▸ MATERIAL:
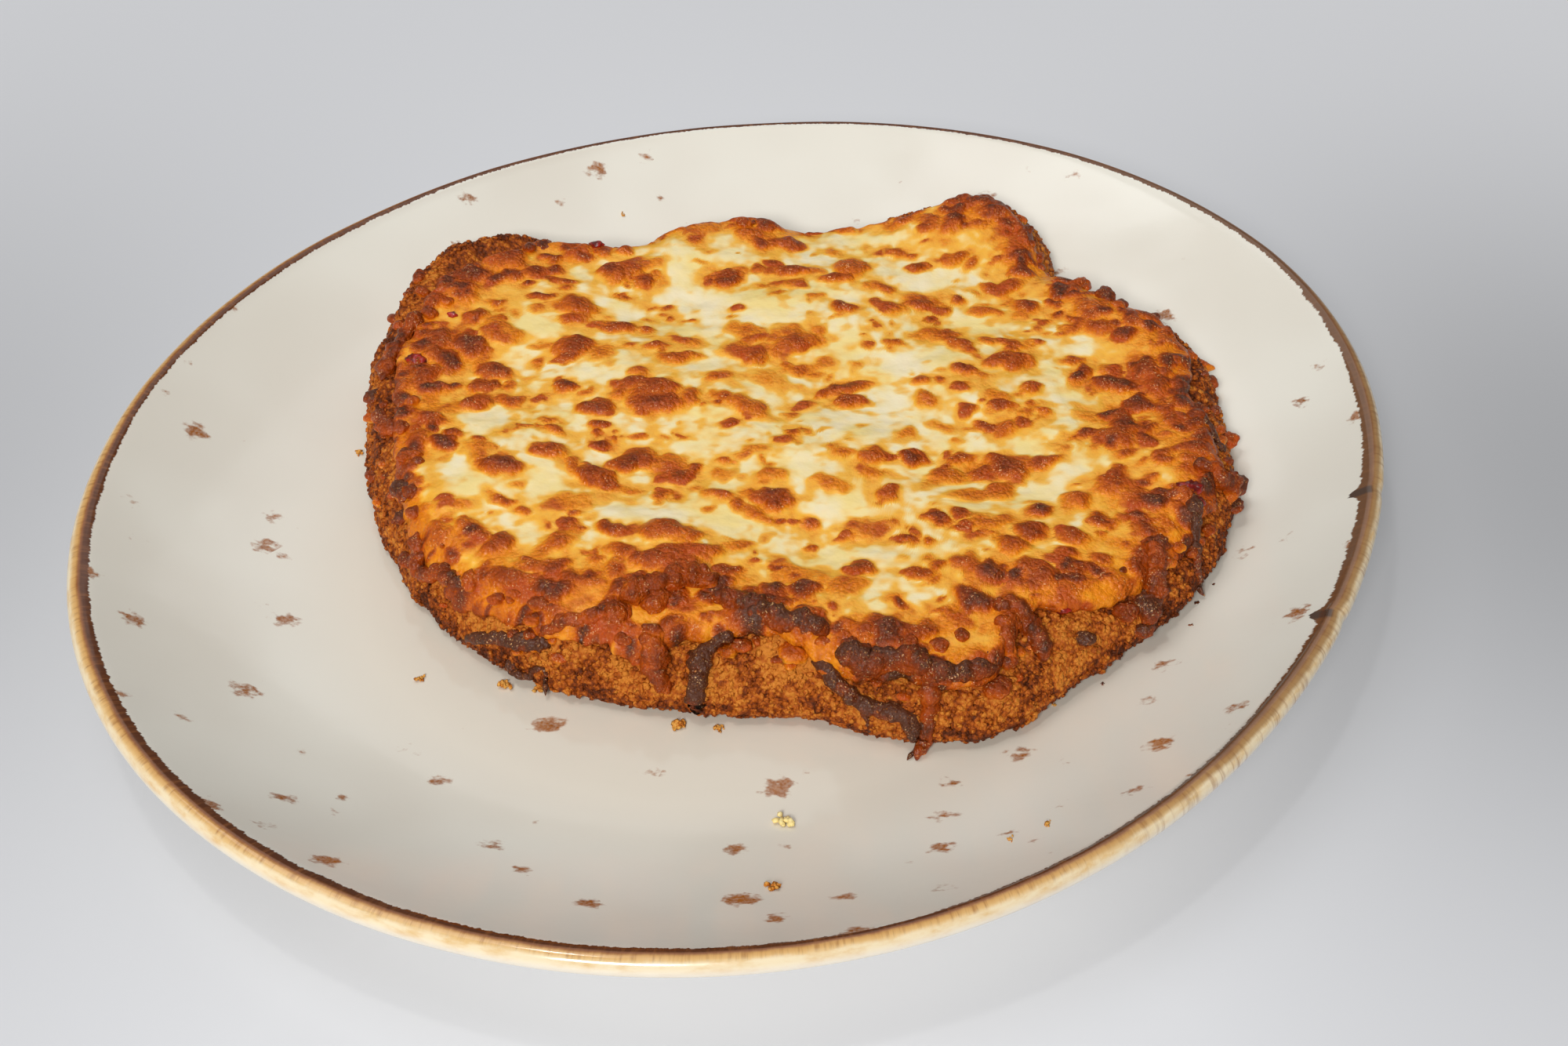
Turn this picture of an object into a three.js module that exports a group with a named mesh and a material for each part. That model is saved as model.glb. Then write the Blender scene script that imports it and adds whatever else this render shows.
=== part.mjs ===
// A breaded cutlet under a layer of melted cheese, on its uneven round stoneware plate.
// Millimetres, +Z up. The foot of the plate stands on z = 0, and the middle of the
// plate's outline is over the origin. Angles run anticlockwise from +X, in degrees.
//
// All three pieces are turned solids whose profile changes with the angle: the plate's
// turns follow its rim, and the cutlet's and the cheese's follow the cutlet's edge.

import * as THREE from 'three';

// ---------------------------------------------------------------- driving sizes

const STEPS_ROUND = 90;

const PLATE = {
  radius: 134.5,
  waves: [
    { count: 2, size: 7.7, turn: 41 },
    { count: 3, size: 1.7, turn: 37 },
    { count: 4, size: 0.7, turn: 32 },
  ],
  rimHeight: 25,
  lipRadius: 2.4,
  wallSlope: 34,
  wellHeight: 6.5,
  wellShare: 0.6,
  wallCurve: 1.7,
  footInner: 0.56,
  footOuter: 0.595,
  footHeight: 2.5,
  footFlare: 0.02,
  recessHeight: 1.6,
  undersideCurve: 1.75,
};

const CUTLET = {
  centre: new THREE.Vector2(11.4, 16),
  radius: 81.3,
  oval: { count: 2, size: 9.8, turn: -14.7 },
  lobes: [
    { name: 'left ear', at: 139, width: 28.6, reach: 14.9 },
    { name: 'dip beside the left ear', at: 122, width: 11.1, reach: -13 },
    { name: 'back peak', at: 99, width: 6.9, reach: 4 },
    { name: 'right ear', at: 59, width: 18.4, reach: 22.3 },
    { name: 'notch beside the right ear', at: 43, width: 4.1, reach: -4.4 },
    { name: 'back right shoulder', at: 20, width: 13.8, reach: 7.4 },
    { name: 'right shoulder', at: -11, width: 29.4, reach: 3.1 },
    { name: 'front right corner', at: -67, width: 14.7, reach: 9.7 },
    { name: 'front left corner', at: -131, width: 34.9, reach: 9.1 },
  ],
  thickness: 15,
  edgeHeight: 2.4,
  undercut: 3.5,
  taper: { mean: 13, swing: 4.5, widest: -50 },
  humps: { size: 0.9, lengthX: 34, lengthY: 27 },
};

const CHEESE = {
  thickness: 2.8,
  thinEdge: 2.2,
  extraGap: 0.1,
  bareEdge: 4,
  bareLobes: [
    { name: 'bare left side', at: 165, width: 22, reach: 4 },
    { name: 'bare left ear', at: 139, width: 14, reach: 7 },
    { name: 'bare back peak', at: 103, width: 6, reach: 3 },
    { name: 'bare top of the right ear', at: 71, width: 7, reach: 6 },
    { name: 'bare side of the right ear', at: 50, width: 7, reach: 4 },
    { name: 'bare right side', at: 6, width: 8, reach: 4 },
    { name: 'hollow at the front right', at: -53, width: 7, reach: 8 },
    { name: 'bare front', at: -98, width: 13, reach: 5 },
    { name: 'drip left of the front', at: -114, width: 5, reach: -2 },
    { name: 'drip right of the front', at: -84, width: 5, reach: -2.5 },
    { name: 'flap at the front left corner', at: -144, width: 14, reach: -2.5 },
  ],
};

// the least air between two pieces that touch
const GAP = 0.3;

// ---------------------------------------------------------------- shared formulas

const radians = THREE.MathUtils.degToRad;

function wave(angle, { count, size, turn }) {
  return size * Math.cos(count * (angle - radians(turn)));
}

// A smooth bump of a given half width round one angle.
function lobe(angle, { at, width, reach }) {
  const away = THREE.MathUtils.euclideanModulo(angle - radians(at) + Math.PI, 2 * Math.PI) - Math.PI;
  const turns = away / radians(width);
  return reach * Math.exp(-turns * turns);
}

function total(items, term) {
  return items.reduce((sum, item) => sum + term(item), 0);
}

function rimRadius(angle) {
  return PLATE.radius + total(PLATE.waves, (item) => wave(angle, item));
}

function cutletRadius(angle) {
  return CUTLET.radius + wave(angle, CUTLET.oval) + total(CUTLET.lobes, (item) => lobe(angle, item));
}

// The breading's bare band between the cheese and the cutlet's edge.
function bareBand(angle) {
  return CHEESE.bareEdge + total(CHEESE.bareLobes, (item) => lobe(angle, item));
}

// A solid turned through a full circle. Each row of the profile is a function of the angle
// that gives a point { x, y, z }; the first and the last row are single points on the axis.
function turned(rows, crossed = false) {
  const profile = rows.map((row, index) => new THREE.Vector2(index, index));
  const geometry = new THREE.LatheGeometry(profile, STEPS_ROUND);
  const position = geometry.attributes.position;
  for (let index = 0; index < position.count; index += 1) {
    const step = Math.floor(index / rows.length) % STEPS_ROUND;
    const angle = (2 * Math.PI * step) / STEPS_ROUND;
    const point = rows[index % rows.length](angle);
    position.setXYZ(index, point.x, point.y, point.z);
  }
  if (crossed) {
    geometry.setIndex(crossedFaces(rows.length));
  }
  geometry.computeVertexNormals();
  return geometry;
}

// The same faces cut along their other diagonal. A crossed underside that shares the rows
// of the piece below it lies parallel to that piece, face by face.
function crossedFaces(rowCount) {
  const index = [];
  for (let step = 0; step < STEPS_ROUND; step += 1) {
    for (let row = 0; row < rowCount - 1; row += 1) {
      const near = step * rowCount + row;
      const far = near + rowCount;
      index.push(near, far, far + 1);
      index.push(near, far + 1, near + 1);
    }
  }
  return index;
}

function steps(count, place) {
  return Array.from({ length: count }, (unused, index) => place((index + 1) / count));
}

// ---------------------------------------------------------------- plate

const wallSlope = radians(PLATE.wallSlope);
const lipHeight = PLATE.rimHeight - PLATE.lipRadius;

// How far in from the rim the lip's round section meets the inside and the outside wall.
const insideMeet = PLATE.lipRadius * (1 + Math.sin(wallSlope));
const outsideMeet = PLATE.lipRadius * (1 - Math.sin(wallSlope));
const meetRise = PLATE.lipRadius * Math.cos(wallSlope);

// Height of the eating surface: a flat well, then a wall that steepens towards the rim.
function wellSurface(share) {
  const wallTop = 1 - insideMeet / PLATE.radius;
  const way = Math.max(0, (share - PLATE.wellShare) / (wallTop - PLATE.wellShare));
  const rise = lipHeight + meetRise - PLATE.wellHeight;
  return PLATE.wellHeight + rise * way ** PLATE.wallCurve;
}

function undersideSurface(share) {
  const start = PLATE.footOuter + PLATE.footFlare;
  const end = 1 - outsideMeet / PLATE.radius;
  const way = (share - start) / (end - start);
  return PLATE.footHeight + (lipHeight - meetRise - PLATE.footHeight) * way ** PLATE.undersideCurve;
}

function plateRow(share, z, inset = 0) {
  return (angle) => {
    const radius = share * rimRadius(angle) - inset;
    return { x: radius * Math.cos(angle), y: radius * Math.sin(angle), z };
  };
}

function lipRow(turn) {
  const inset = PLATE.lipRadius * (1 - Math.cos(turn));
  return plateRow(1, lipHeight + PLATE.lipRadius * Math.sin(turn), inset);
}

function plateGeometry() {
  const flareEnd = PLATE.footOuter + PLATE.footFlare;
  const outsideEnd = 1 - outsideMeet / PLATE.radius;
  const insideEnd = 1 - insideMeet / PLATE.radius;
  const lipStart = wallSlope - Math.PI / 2;
  const outside = steps(5, (way) => THREE.MathUtils.lerp(flareEnd, outsideEnd, way));
  const inside = steps(6, (way) => THREE.MathUtils.lerp(insideEnd, PLATE.wellShare, way));
  return turned([
    plateRow(0, PLATE.recessHeight),
    plateRow(PLATE.footInner - PLATE.footFlare, PLATE.recessHeight),
    plateRow(PLATE.footInner, 0),
    plateRow(PLATE.footOuter, 0),
    plateRow(flareEnd, PLATE.footHeight),
    ...outside.map((share) => plateRow(share, undersideSurface(share))),
    ...steps(5, (way) => lipRow(lipStart + Math.PI * way)),
    ...inside.map((share) => plateRow(share, wellSurface(share))),
    plateRow(0, PLATE.wellHeight),
  ]);
}

// ---------------------------------------------------------------- cutlet

function overCutlet(angle, radius) {
  return {
    x: CUTLET.centre.x + radius * Math.cos(angle),
    y: CUTLET.centre.y + radius * Math.sin(angle),
  };
}

// Height of the cutlet's underside where it lies on the plate.
function bed({ x, y }) {
  return wellSurface(Math.hypot(x, y) / rimRadius(Math.atan2(y, x))) + GAP;
}

// Height of the cutlet's top: full thickness in the middle, with low humps, and a round
// shoulder that falls to the edge. It slopes longest at the front right.
function cutletTop(angle, radius) {
  const place = overCutlet(angle, radius);
  const { mean, swing, widest } = CUTLET.taper;
  const taper = mean + swing * Math.cos(angle - radians(widest));
  const inward = Math.min(1, (cutletRadius(angle) - radius) / taper);
  const shoulder = Math.sqrt(Math.max(0, 1 - (1 - inward) ** 2));
  const { size, lengthX, lengthY } = CUTLET.humps;
  const humps = size * Math.sin(place.x / lengthX * Math.PI) * Math.cos(place.y / lengthY * Math.PI);
  const full = CUTLET.thickness + humps - CUTLET.edgeHeight;
  return bed(place) + CUTLET.edgeHeight + full * shoulder;
}

function cutletTopRow(radiusAt, lift = 0) {
  return (angle) => {
    const radius = radiusAt(angle);
    return { ...overCutlet(angle, radius), z: cutletTop(angle, radius) + lift };
  };
}

function cutletUndersideRow(inset, share = 1) {
  return (angle) => {
    const place = overCutlet(angle, share * (cutletRadius(angle) - inset));
    return { ...place, z: bed(place) };
  };
}

function cheeseRadius(angle) {
  return cutletRadius(angle) - bareBand(angle);
}

function cutletGeometry() {
  const bare = (way) => (angle) => cheeseRadius(angle) + way * bareBand(angle);
  const covered = (way) => (angle) => (1 - way) * cheeseRadius(angle);
  return turned([
    cutletUndersideRow(0, 0),
    cutletUndersideRow(CUTLET.undercut, 0.5),
    cutletUndersideRow(CUTLET.undercut, 0.8),
    cutletUndersideRow(CUTLET.undercut),
    cutletTopRow(bare(1)),
    ...[0.9, 0.7, 0.4, 0].map((way) => cutletTopRow(bare(way))),
    ...steps(6, (way) => cutletTopRow(covered(way))),
  ]);
}

// ---------------------------------------------------------------- cheese

// The melted layer hugs the cutlet's top and ends in a round edge, which hangs out a little.
function cheeseGeometry() {
  const covered = (way) => (angle) => way * cheeseRadius(angle);
  const edge = CHEESE.thinEdge / 2;
  const touch = GAP + CHEESE.extraGap;
  const full = touch + CHEESE.thickness;
  const bulge = (angle) => {
    const place = cutletTopRow(covered(1), touch + edge)(angle);
    return { ...place, ...overCutlet(angle, cheeseRadius(angle) + edge) };
  };
  return turned([
    cutletTopRow(covered(0), touch),
    ...steps(6, (way) => cutletTopRow(covered(way), touch)),
    bulge,
    cutletTopRow(covered(1), touch + CHEESE.thinEdge),
    ...steps(6, (way) => cutletTopRow(covered(1 - way), full)),
  ], true);
}

// ---------------------------------------------------------------- the whole

function piece(name, geometry, colour, roughness) {
  const material = new THREE.MeshStandardMaterial({ color: colour, roughness, metalness: 0 });
  const mesh = new THREE.Mesh(geometry, material);
  mesh.name = name;
  return mesh;
}

const plate = piece('plate', plateGeometry(), '#dcd5c8', 0.25);
const cutlet = piece('cutlet', cutletGeometry(), '#b0651f', 0.8);
const cheese = piece('cheese', cheeseGeometry(), '#e9c98a', 0.45);

const group = new THREE.Group();
group.add(plate, cutlet, cheese);

const middle = new THREE.Box3().setFromObject(plate).getCenter(new THREE.Vector3());
group.position.set(-middle.x, -middle.y, 0);

export default group;
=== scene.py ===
"""A cheese-topped breaded cutlet on its uneven stoneware plate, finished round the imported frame.

The forms below hold their sizes in millimetres, in the plate's own frame: the plate's outline
is drawn round the origin and the table is z = 0. A Placement moves finished points into the
frame's metres, from the box of the CAD plate. Angles run anticlockwise from +X.
"""
import logging
import math
from dataclasses import dataclass, field
from enum import Enum, IntEnum
from typing import Sequence

import bpy
import numpy as np
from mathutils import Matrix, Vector


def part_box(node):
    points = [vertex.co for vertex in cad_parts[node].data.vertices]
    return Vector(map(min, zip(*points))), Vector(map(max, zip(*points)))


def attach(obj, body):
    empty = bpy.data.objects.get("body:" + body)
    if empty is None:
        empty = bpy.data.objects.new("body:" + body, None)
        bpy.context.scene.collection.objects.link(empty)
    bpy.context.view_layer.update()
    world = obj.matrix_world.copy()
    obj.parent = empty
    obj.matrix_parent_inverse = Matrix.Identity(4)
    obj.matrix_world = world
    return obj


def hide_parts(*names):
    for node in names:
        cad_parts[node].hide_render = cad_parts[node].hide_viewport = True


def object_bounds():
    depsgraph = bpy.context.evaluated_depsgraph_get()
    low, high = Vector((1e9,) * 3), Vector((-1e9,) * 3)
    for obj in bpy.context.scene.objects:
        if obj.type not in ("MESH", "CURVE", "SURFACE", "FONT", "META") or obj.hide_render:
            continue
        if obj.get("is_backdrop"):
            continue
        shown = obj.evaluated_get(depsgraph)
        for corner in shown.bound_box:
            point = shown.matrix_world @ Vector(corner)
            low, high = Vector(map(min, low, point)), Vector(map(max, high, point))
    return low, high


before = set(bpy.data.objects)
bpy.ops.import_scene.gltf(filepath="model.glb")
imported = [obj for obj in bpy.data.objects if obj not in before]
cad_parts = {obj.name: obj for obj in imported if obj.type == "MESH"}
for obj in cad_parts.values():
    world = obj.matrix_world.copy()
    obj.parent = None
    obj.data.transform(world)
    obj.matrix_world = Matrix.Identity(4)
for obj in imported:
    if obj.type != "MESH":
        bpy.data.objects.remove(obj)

log = logging.getLogger("schnitzel")

MM = 0.001
TAU = 2 * math.pi
GRAIN_POINTS = 12
LAYER_SHIFT = 37
Array = np.ndarray
Colour = tuple[float, float, float, float]
Triple = tuple[float, float, float]
Piece = bpy.types.Object
Socket = bpy.types.NodeSocket


class Seed(IntEnum):
    """What each table of noise and each run of random draws starts from."""

    RIM = 11
    CRUST = 23
    CRUST_FINE = 24
    GRAIN_PLACES = 31
    GRAIN_SHAPES = 32
    CHEESE_EDGE = 41
    ISLANDS = 52
    ISLAND_OUTLINES = 53
    CHEESE_TOP = 61
    HEAT = 63
    ROPES = 71
    BLISTERS = 73
    BLISTER_BUBBLES = 74
    SAUCE = 75
    FALLEN_CRUMBS = 81
    BURNT_CRUMBS = 83
    CHEESE_CRUMB = 85


# ------------------------------------------------------------------ numbers and noise


def srgb(red: float, green: float, blue: float) -> Colour:
    """Turn a display colour into a shader colour.

    Args:
        red, green, blue: the display values, from 0 to 255.

    Returns:
        The linear red, green and blue, with full opacity.
    """
    shown = np.array([red, green, blue]) / 255
    low = shown / 12.92
    high = ((shown + 0.055) / 1.055) ** 2.4
    linear = np.where(shown <= 0.04045, low, high)
    return (float(linear[0]), float(linear[1]), float(linear[2]), 1.0)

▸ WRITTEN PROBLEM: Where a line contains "before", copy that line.

▸ OUTPUT FOR THIS EXERCISE:
before = set(bpy.data.objects)
imported = [obj for obj in bpy.data.objects if obj not in before]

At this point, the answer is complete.